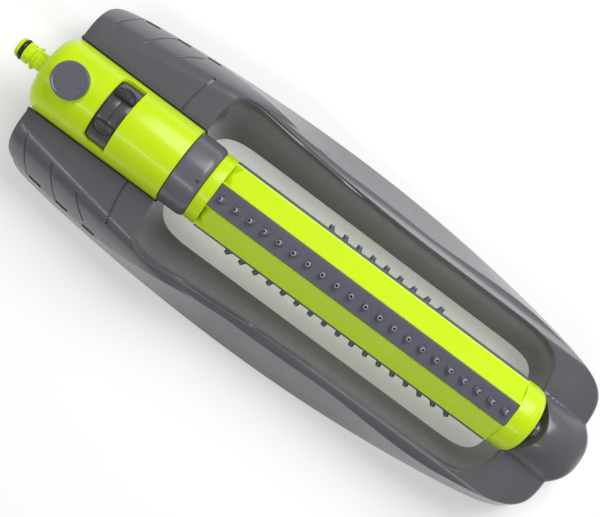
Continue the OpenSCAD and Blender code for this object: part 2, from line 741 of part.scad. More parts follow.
// as many nozzles as fit on the longest row, and four fewer on each of the others
full_row = 1 + floor((strip_len - 14) / nozzle_pitch);
row_counts = [full_row, full_row - 4, full_row - 8, full_row - 12];

module drum_body() {
  color(lime) on_bar() difference() {
    union() {
      // rear flange
      along_x(drum_rear) cylinder(r = seat_r + strip_proud, h = flange_len);
      // eight-sided body
      intersection() {
        translate([-bar_end, -facet_r, -facet_r])
          cube([strip_len + cap_spigot_len, 2 * facet_r, 2 * facet_r]);
        rotate([45, 0, 0]) translate([-bar_end - 1, -facet_r, -facet_r])
          cube([strip_len + cap_spigot_len + 4, 2 * facet_r, 2 * facet_r]);
      }
      rod(drum_rear - drum_spigot_len, drum_rear + 1, drum_spigot_r);
    }
    for (a = [0 : 90 : 270]) rotate([a, 0, 0]) {
      // strip seat, and the water channel under it
      translate([-bar_end, -strip_w / 2 - seat_gap, strip_floor])
        cube([strip_len, strip_w + 2 * seat_gap, 10]);
      translate([-bar_end + 4, -channel_w / 2, channel_low])
        cube([strip_len - 8, channel_w, strip_floor - channel_low + 0.8]);
      translate([0, 0, port_at]) rod(drum_rear - 1, -bar_end + 5, port_r);
      // index pocket
      translate([0, 0, port_at]) rod(drum_rear - 1, drum_rear + 0.6, 3);
    }
    // hollow core, open at the far end
    rod(drum_rear + 6, bar_end + 20, core_r);
    // round spigot for the end cap
    along_x(bar_end) difference() {
      cylinder(r = 2 * seat_r, h = 20);
      translate([0, 0, -1]) cylinder(r = cap_spigot_r, h = 22);
    }
  }
}
// a strip on top of the bar with n nozzles that fan outwards
module nozzle_strip(n) {
  root_h = 1.6;         // how deep a nozzle starts in the strip
  color(grey) difference() {
    union() {
      translate([-bar_end, -strip_w / 2, strip_floor]) cube([strip_len, strip_w, strip_t]);
      for (i = [0 : n - 1]) let (x = (i - (n - 1) / 2) * nozzle_pitch)
        translate([x, 0, seat_r + strip_proud - root_h]) rotate([0, nozzle_lean * x, 0])
          cylinder(r = nozzle_d / 2, h = nozzle_h + root_h);
    }
    for (i = [0 : n - 1]) let (x = (i - (n - 1) / 2) * nozzle_pitch)
      translate([x, 0, seat_r + strip_proud - root_h]) rotate([0, nozzle_lean * x, 0])
        translate([0, 0, -6]) cylinder(r = nozzle_hole_d / 2, h = nozzle_h + 10);
  }
}
module top_nozzle_strip() { on_bar() nozzle_strip(row_counts[0]); }
module right_nozzle_strip() { on_bar() rotate([90, 0, 0]) nozzle_strip(row_counts[1]); }
module under_nozzle_strip() { on_bar() rotate([180, 0, 0]) nozzle_strip(row_counts[2]); }
module left_nozzle_strip() { on_bar() rotate([270, 0, 0]) nozzle_strip(row_counts[3]); }

bush_out_r = tail_pin_r + 2;
cap_step_x = 0.62 * cap_len;
module end_cap() {
  color(lime) on_bar() difference() {
    along_x(bar_end) rotate_extrude() polygon([[0, 0], [cap_r, 0], [cap_r, cap_step_x],
      [cap_r - 0.5, cap_step_x], [cap_r - 0.5, cap_len - 3], [cap_r - 3.4, cap_len], [0, cap_len]]);
    // socket for the drum's end, and the seat of the bush
    rod(bar_end - 1, bar_end + cap_spigot_len, cap_spigot_r);
    rod(bar_end + cap_spigot_len - 1, cap_end + 1, bush_out_r);
  }
}
module tail_bush() {
  color(white) on_bar() tube(bar_end + cap_spigot_len + 0.2, cap_end - 0.4, bush_out_r, tail_pin_r + run_fit);
}
module tail_pin() {
  color(steel) on_axis() rod(bar_end + 9, pin_end, tail_pin_r);
}

module housing_screws() {
  color(steel) translate([shift_x, 0, 0]) for (s = screw_spots)
    translate([s[0], s[1], screw_seat_z]) difference() {
      union() {
        translate([0, 0, -2.2]) cylinder(r = 2.8, h = 2.2);
        translate([0, 0, -1]) cylinder(r = screw_r, h = screw_len + 1);
      }
      // cross recess
      for (a = [0, 90]) rotate([0, 0, a]) translate([0, 0, -2.2]) cube([3, 0.7, 2], center = true);
    }
}

base_frame();
barrel_housing();
inlet_nipple();
inlet_o_ring();
inlet_filter();
valve_body();
flow_knob();
valve_plug();
plug_o_ring();
jet_plate();
reversing_flap();
toggle_spring();
turbine_wheel();
gear_pins();
idler_gear();
reduction_gear();
gear_case();
output_gear();
output_shaft();
shaft_seal();
front_bearing();
rear_range_ring();
front_range_ring();
collar();
collar_gasket();
index_spring();
drum_body();
top_nozzle_strip();
left_nozzle_strip();
right_nozzle_strip();
under_nozzle_strip();
end_cap();
tail_pin();
tail_bush();
housing_screws();
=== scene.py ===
import json
import math
import bmesh
import bpy
import numpy as np
from mathutils import Matrix, Vector


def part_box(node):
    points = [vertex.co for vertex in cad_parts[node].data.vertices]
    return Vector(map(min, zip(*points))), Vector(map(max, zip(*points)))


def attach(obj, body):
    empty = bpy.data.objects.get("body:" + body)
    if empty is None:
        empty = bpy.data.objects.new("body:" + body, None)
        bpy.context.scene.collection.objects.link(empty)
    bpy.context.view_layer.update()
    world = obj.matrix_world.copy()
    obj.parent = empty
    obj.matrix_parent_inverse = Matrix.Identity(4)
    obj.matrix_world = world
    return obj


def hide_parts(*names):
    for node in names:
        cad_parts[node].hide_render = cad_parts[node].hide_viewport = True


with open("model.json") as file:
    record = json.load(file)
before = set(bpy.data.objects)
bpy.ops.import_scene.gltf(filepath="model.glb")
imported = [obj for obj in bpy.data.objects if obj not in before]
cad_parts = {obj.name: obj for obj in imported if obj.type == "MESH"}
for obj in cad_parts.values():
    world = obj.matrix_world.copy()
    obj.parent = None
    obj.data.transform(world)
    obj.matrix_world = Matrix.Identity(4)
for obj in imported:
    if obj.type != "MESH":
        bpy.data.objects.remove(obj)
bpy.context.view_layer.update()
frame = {"nodes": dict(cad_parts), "record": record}

MM = 0.001


# ---- places, taken from the frame ----------------------------------------
def span(node):
    """Lowest and highest corner of a CAD node, in millimetres."""
    low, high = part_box(node)
    return np.array(low) / MM, np.array(high) / MM


base_low, base_high = span("base_frame")
barrel_low, barrel_high = span("barrel_housing")
nipple_low, nipple_high = span("inlet_nipple")
seal_low, seal_high = span("inlet_o_ring")
knob_low, knob_high = span("flow_knob")
collar_low, collar_high = span("collar")
drum_low, drum_high = span("drum_body")
strip_low, strip_high = span("top_nozzle_strip")
cap_low, cap_high = span("end_cap")

NIPPLE_LEN = 25.2
KNOB_TO_WINDOW = 33.1
AXIS_Z = (cap_low[2] + cap_high[2]) / 2
BAR_MID = (strip_low[0] + strip_high[0]) / 2
BAR_HALF = (strip_high[0] - strip_low[0]) / 2
BARREL_R = (barrel_high[1] - barrel_low[1]) / 2
BARREL_FRONT = barrel_high[0]
BARREL_REAR = nipple_low[0] + NIPPLE_LEN
COLLAR_R = (collar_high[1] - collar_low[1]) / 2
CAP_R = (cap_high[1] - cap_low[1]) / 2
KNOB_X = (knob_low[0] + knob_high[0]) / 2
KNOB_R = (knob_high[0] - knob_low[0]) / 2
WINDOW_X = KNOB_X + KNOB_TO_WINDOW
REST_TURN = math.radians(6)      # the bar's turn at rest


# ---- mesh tools ------------------------------------------------------------
def soften(points, radius, steps=4, closed=True):
    """Rounds the corners of an outline. Each corner becomes a quadratic curve from one side to the
    other that starts the radius away from the corner, or 0.45 of the side where that is shorter."""
    points = np.asarray(points, float)
    count = len(points)
    radii = np.full(count, radius) if np.isscalar(radius) else np.asarray(radius, float)
    out = []
    for i in range(count):
        if not closed and i in (0, count - 1):
            out.append(points[i][None])
            continue
        before, here, after = points[i - 1], points[i], points[(i + 1) % count]
        a, b = before - here, after - here
        la, lb = np.linalg.norm(a), np.linalg.norm(b)
        if radii[i] <= 0 or la < 1e-6 or lb < 1e-6:
            out.append(here[None])
            continue
        start = here + a / la * min(radii[i], 0.45 * la)
        end = here + b / lb * min(radii[i], 0.45 * lb)
        t = np.linspace(0, 1, steps + 1)[:, None]
        out.append((1 - t) ** 2 * start + 2 * t * (1 - t) * here + t ** 2 * end)
    return np.vstack(out)


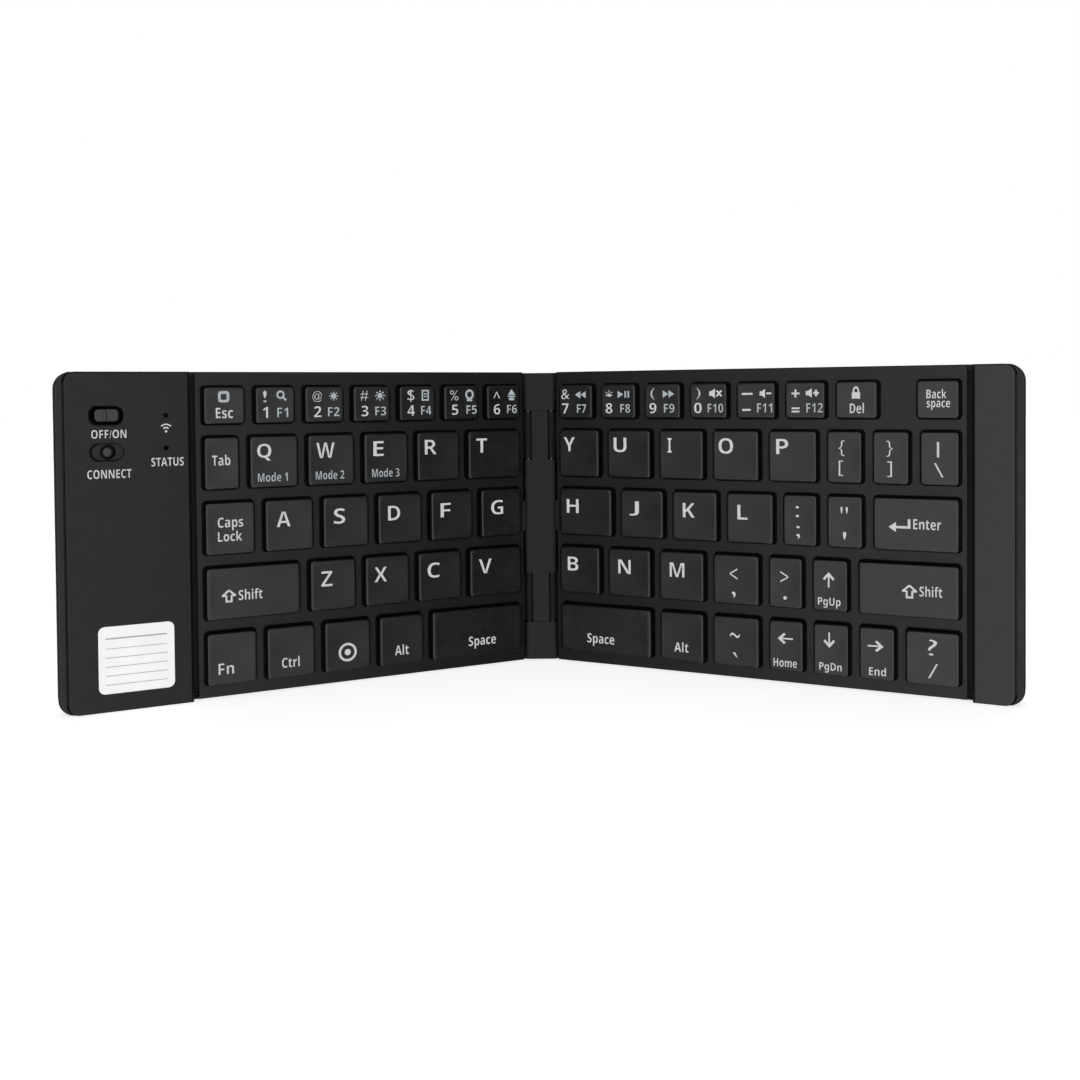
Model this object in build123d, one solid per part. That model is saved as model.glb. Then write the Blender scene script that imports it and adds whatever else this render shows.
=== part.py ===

CHALLENGE:
Emit an exact copy of the lines spanning the start of the records to the line containing "row_counts = [full_row, full_row", inclusive, and no other output.

RESULT:
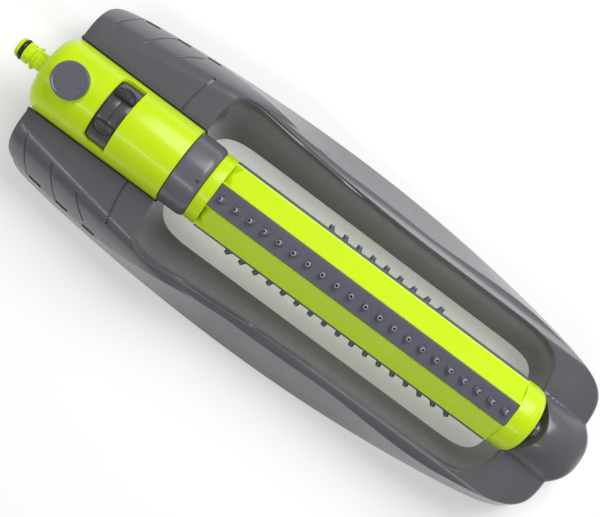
Continue the OpenSCAD and Blender code for this object: part 2, from line 741 of part.scad. More parts follow.
// as many nozzles as fit on the longest row, and four fewer on each of the others
full_row = 1 + floor((strip_len - 14) / nozzle_pitch);
row_counts = [full_row, full_row - 4, full_row - 8, full_row - 12];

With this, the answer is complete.